Cerita Perjalanan

Gerhana di Langit Ampera

Demi peristiwa yang berlangsung sekitar dua menit, para pelancong dunia berkumpul di Palembang. Dari berbagai negara, mereka datang dengan satu tujuan: menyaksikan gerhana matahari total. Meski penampakannya tak sempurna dari Ampera, gerhana matahari tetap membuat saya tertegun kagum.

Angin mengalir di atas Sungai Musi, silir membawa aroma menyengat. Bau karet. Saya ingat betul aroma ini ketika pada hari sebelumnya, Heru Prasetyo —teman Couchsurfing yang saya temui di Palembang— memperkenalkan saya pada aroma ini dalam sebuah perjalanan tour de Palembang. Bau uang. Bau salah satu komoditas unggulan yang ikut memutar roda perekonomian di Sumatera Selatan.

Waktu itu Rabu, 9 Maret 2016. Hari masih dini, pukul empat pagi. Matahari belum beringsut dari ufuk. Namun aktivitas masyarakat Kota Palembang sudah dimulai jauh beberapa jam yang lalu. Kendaraan bermotor hilir mudik menuju kawasan wisata Sungai Musi di  Jembatan Ampera. Lahan parkir hampir sesak dijejali sepeda motor. Di bawah jembatan, kapal-kapal lalu lalang. Pagi itu, orang berduyun-duyun memadati Jembatan Ampera untuk satu tujuan: menyaksikan gerhana matahari.

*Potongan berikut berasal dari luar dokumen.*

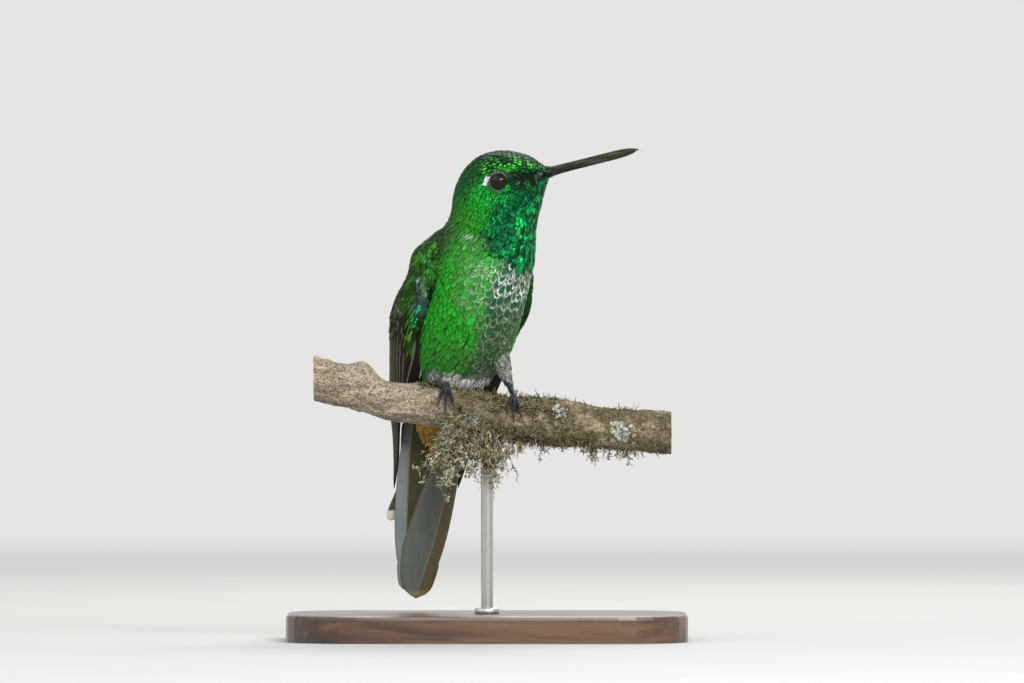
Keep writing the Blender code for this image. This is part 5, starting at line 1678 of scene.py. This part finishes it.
def build_tangles():
    """Ragged tangles hanging under the branch, and pale leafy lobes at the end of the longest."""
    pile, leafy = Pile(), []
    for x0, a0, hang, spread, drift, count, branches in TANGLES:
        root = perch(x0 + RNG.standard_normal(count) * spread, a0 + RNG.standard_normal(count) * 16, -0.1)
        direction = unit(np.array((drift, -0.10, -1.0)) + 0.16 * RNG.standard_normal((count, 3)))
        full = hang > 8 and drift
        length = hang * (0.45 + 0.55 * RNG.random(count) if full else 0.25 + 0.75 * RNG.random(count) ** 1.3)
        path = strands(pile, root, direction, length, 0.11 + 0.08 * RNG.random(count), 0.0, 0.45, 14)
        many = count * branches
        pick = RNG.integers(0, count, many)
        step = (1 + 14 * RNG.random(many) ** (0.65 if full else 1.0)).astype(int)
        direction = unit(RNG.standard_normal((many, 3)) + np.array((0, -0.2, -0.1)))
        size = 0.45 + 1.2 * RNG.random(many) ** 2
        path = strands(pile, path[pick, step], direction, size, 0.08 + 0.07 * RNG.random(many), 0.1, 0.9, 5)
        if full and x0 < -5:
            leafy.append(path[:, 2:].reshape(-1, 3))
        pick, step = RNG.integers(0, many, many * 2), RNG.integers(2, 6, many * 2)
        direction = unit(RNG.standard_normal((many * 2, 3)))
        size = 0.25 + 0.5 * RNG.random(many * 2)
        strands(pile, path[pick, step], direction, size, 0.06 + 0.05 * RNG.random(many * 2), 0.0, 0.9, 3)
    pile.build("hanging_lichen", moss_look("lichen", (0.070, 0.056, 0.028), (0.62, 0.56, 0.36)))
    pile = Pile()
    tangle = np.concatenate(leafy)
    clump = value_noise(tangle, 1.8, 21)
    low = np.interp(tangle[:, 2], (24, 27, 32, 34, 36, 38), (1, 1, 1, 0.35, 0.2, 0.0))
    chance = smooth(0.42, 0.58, clump) * low
    root = tangle[RNG.random(len(tangle)) < chance]
    root = root[RNG.permutation(len(root))[:760]]
    n = len(root)
    direction = unit(RNG.standard_normal((n, 3)) + np.array((0, -0.7, -0.3)))
    size = 0.35 + 0.60 * RNG.random(n)
    strands(pile, root, direction, size, 0.15 + 0.11 * RNG.random(n), 0.1, 0.7, 3)
    pile.build("lichen_lobes", moss_look("leafy_lichen", (0.30, 0.28, 0.18), (0.76, 0.74, 0.56)))


def build_rosettes():
    """Pale lichen in a few small rosettes on the bark."""
    pile = Pile()
    for x0, a0, spread, n in ((-3.1, 122, 0.75, 46), (24.6, 96, 1.6, 60), (13.5, 62, 0.9, 26)):
        p = x0 + spread * RNG.standard_normal(n) * 0.6
        q = a0 + spread * 14 * RNG.standard_normal(n) * 0.6
        size = 0.55 + 0.5 * RNG.random(n)
        points = drape(
            perch, p, q, 1.0, 0.068, size, size * 0.9, 2 * np.pi * RNG.random(n), 0.02,
            0.25 + 0.25 * RNG.random(n), thick=0.07, ragged=0.2, bow=-0.1,
        )
        pile.add(points, repeated(T_QUADS, n, len(T_U)))
    pile.build("lichen_rosettes", moss_look("pale_lichen", (0.26, 0.27, 0.20), (0.66, 0.69, 0.60)))


def wood_look():
    look = Look("stand_wood", 0.36)
    look.shader.inputs["Coat Weight"].default_value = 0.25
    look.shader.inputs["Coat Roughness"].default_value = 0.25
    grain = look.noise(55.0, 5.0, 0.6, stretch=(0.16, 1.6, 1.6), distortion=1.2)
    pore = look.noise(900.0, 3.0, 0.6, stretch=(0.05, 1, 1))
    colour = look.mix(look.map(grain, 0.38, 0.62), (0.050, 0.024, 0.012), (0.155, 0.080, 0.040))
    colour = look.mix(look.map(pore, 0.55, 0.70) * 0.5, colour, (0.020, 0.010, 0.006))
    return look.finish(colour, pore, 0.00005)


def steel_look():
    look = Look("stand_steel", 0.30, metallic=1.0)
    brushed = look.noise(1600.0, 3.0, 0.5, stretch=(1, 1, 0.02))
    return look.finish(look.mix(brushed, (0.42, 0.41, 0.39), (0.62, 0.61, 0.59)), brushed, 0.00002)


def dress_stand():
    """Looks of the base and the rod, and collars where the rod meets the base and the branch."""
    for node, look in (("stand_base", wood_look()), ("stand_rod", steel_look())):
        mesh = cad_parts[node].data
        mesh.materials.clear()
        mesh.materials.append(look)
    height, radius = perch_section(0.0)
    pile = Pile()
    for z0, tall, wide in ((5.0, 1.1, 2.3), (height - radius - 1.5, 1.6, 1.75)):
        s = np.array((0.0, 0.02, 0.15, 0.85, 0.98, 1.0))
        path = np.stack((np.zeros(6), np.full(6, PERCH_Y), z0 + tall * s), -1)
        add_tube(pile, path, wide * np.array((0.9, 0.93, 1.0, 1.0, 0.93, 0.9)), 40)
    pile.build("stand_collars", bpy.data.materials["stand_steel"])


# ---------------------------------------------------------------- stage


CAMERA_PLACE, LENS = (0.0046, -2.0, 0.0553), 380.0
WORLD_COLOUR, WORLD_STRENGTH = (0.97, 0.98, 1.0, 1.0), 0.56
BACKDROP_COLOUR, BACKDROP_STRENGTH = (0.985, 0.98, 0.965, 1.0), 0.80


def build_stage():
    """A plain pale floor that rises into an evenly lit pale backdrop far away on every side."""
    look = Look("floor", 0.75)
    look.finish(look.mix(look.map(look.noise(30.0, 3.0), 0.3, 0.7), (0.495, 0.49, 0.47), (0.505, 0.50, 0.48)))
    glow = look.node("Emission", BACKDROP_COLOUR, BACKDROP_STRENGTH)
    near, far = (Wire(look, node.outputs[0]) for node in (look.shader, glow))
    both = look.node("MixShader", look.value("far"), near, far)
    look.put(Wire(look, both.outputs[0]), look.tree.nodes["Material Output"].inputs["Surface"])
    radii = np.concatenate((np.linspace(0, 1400, 60)[1:], np.geomspace(1500, 6000, 10)))
    bend = np.radians(np.linspace(0, 90, 12)[1:])
    rise = np.concatenate((np.zeros(len(radii)), 1000 * (1 - np.cos(bend)), (2500.0,)))
    radii = np.concatenate((radii, 6000 + 1000 * np.sin(bend), (7000.0,)))
    n = 96
    turns = round_turns(n)
    ring = np.stack((np.cos(turns), np.sin(turns), turns * 0), -1)
    points = radii[:, None, None] * ring + rise[:, None, None] * UP
    points = np.concatenate((points.reshape(-1, 3), np.zeros((1, 3))))
    far = np.append(np.repeat(smooth(260, 1150, radii), n), 0.0)
    middle = np.stack((np.full(n, len(points) - 1), np.arange(n), (np.arange(n) + 1) % n), -1)
    faces = [grid_faces(len(radii), n, wrap=True)[:, ::-1], middle]
    made = new_mesh("floor", points, faces, look.material, floats={"far": far}, rides=False)


def area_light(name, place, target, size, energy, colour=(1, 1, 1)):
    data = bpy.data.lights.new(name, "AREA")
    data.shape, data.energy, data.color = "RECTANGLE", energy, colour
    data.size, data.size_y = size
    made = bpy.data.objects.new(name, data)
    made.location = place
    made.rotation_euler = (Vector(place) - Vector(target)).to_track_quat("Z", "Y").to_euler()
    bpy.context.scene.collection.objects.link(made)


def build_lights_and_camera():
    world = bpy.data.worlds.new("studio")
    bpy.context.scene.world = world
    world.use_nodes = True
    background = world.node_tree.nodes["Background"]
    background.inputs["Color"].default_value = WORLD_COLOUR
    background.inputs["Strength"].default_value = WORLD_STRENGTH
    area_light("key", (0.27, -0.62, 0.42), (0, 0, 0.07), (0.52, 0.24), 4.9, (0.93, 0.96, 1.0))
    area_light("fill", (-0.50, -0.40, 0.60), (0, 0, 0.06), (1.0, 0.8), 3.0)
    area_light("back", (0.15, 0.45, 0.55), (0, 0, 0.06), (0.5, 0.3), 3.5)
    data = bpy.data.cameras.new("camera")
    data.lens, data.sensor_width = LENS, 36.0
    data.clip_start, data.clip_end = 0.05, 20.0
    camera = bpy.data.objects.new("camera", data)
    camera.location = CAMERA_PLACE
    camera.rotation_euler = (math.pi / 2, 0.0, 0.0)
    bpy.context.scene.collection.objects.link(camera)
    bpy.context.scene.camera = camera
    bpy.context.scene.view_settings.view_transform = "Standard"


build_skin()
build_body_coat()
build_gape()
build_pale_marks()
build_bill_base()
build_vent_down()
build_thigh_coat()
build_tail_coverts()
for wing_side, wing_sign in (("left", 1), ("right", -1)):
    build_wing_arm(wing_side, wing_sign)
    build_wing_coverts(wing_side, wing_sign)
    build_wing_feathers(wing_side, wing_sign)
build_tail()
build_eyes()
build_bill()
build_feet()
build_perch()
build_moss()
build_tangles()
build_rosettes()
for wing_side, wing_sign in (("left", 1), ("right", -1)):
    build_wing_root(wing_side, wing_sign)
dress_stand()
build_stage()
build_lights_and_camera()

Fenomena alam gerhana matahari memang menarik, suatu peristiwa alam yang tidak bisa disaksikan setiap hari dan tidak terjadi di seantero planet biru. Masyarakat Indonesia beruntung, tinggal di satu-satunya negara dengan wilayah daratan yang dilalui lintasan gerhana matahari pada tahun ini.

1457863205056.jpg
Roger dan rekannya, Miriam, melewati malam mereka di trotoar Jembatan Ampera untuk menyaksikan gerhana matahari di Palembang.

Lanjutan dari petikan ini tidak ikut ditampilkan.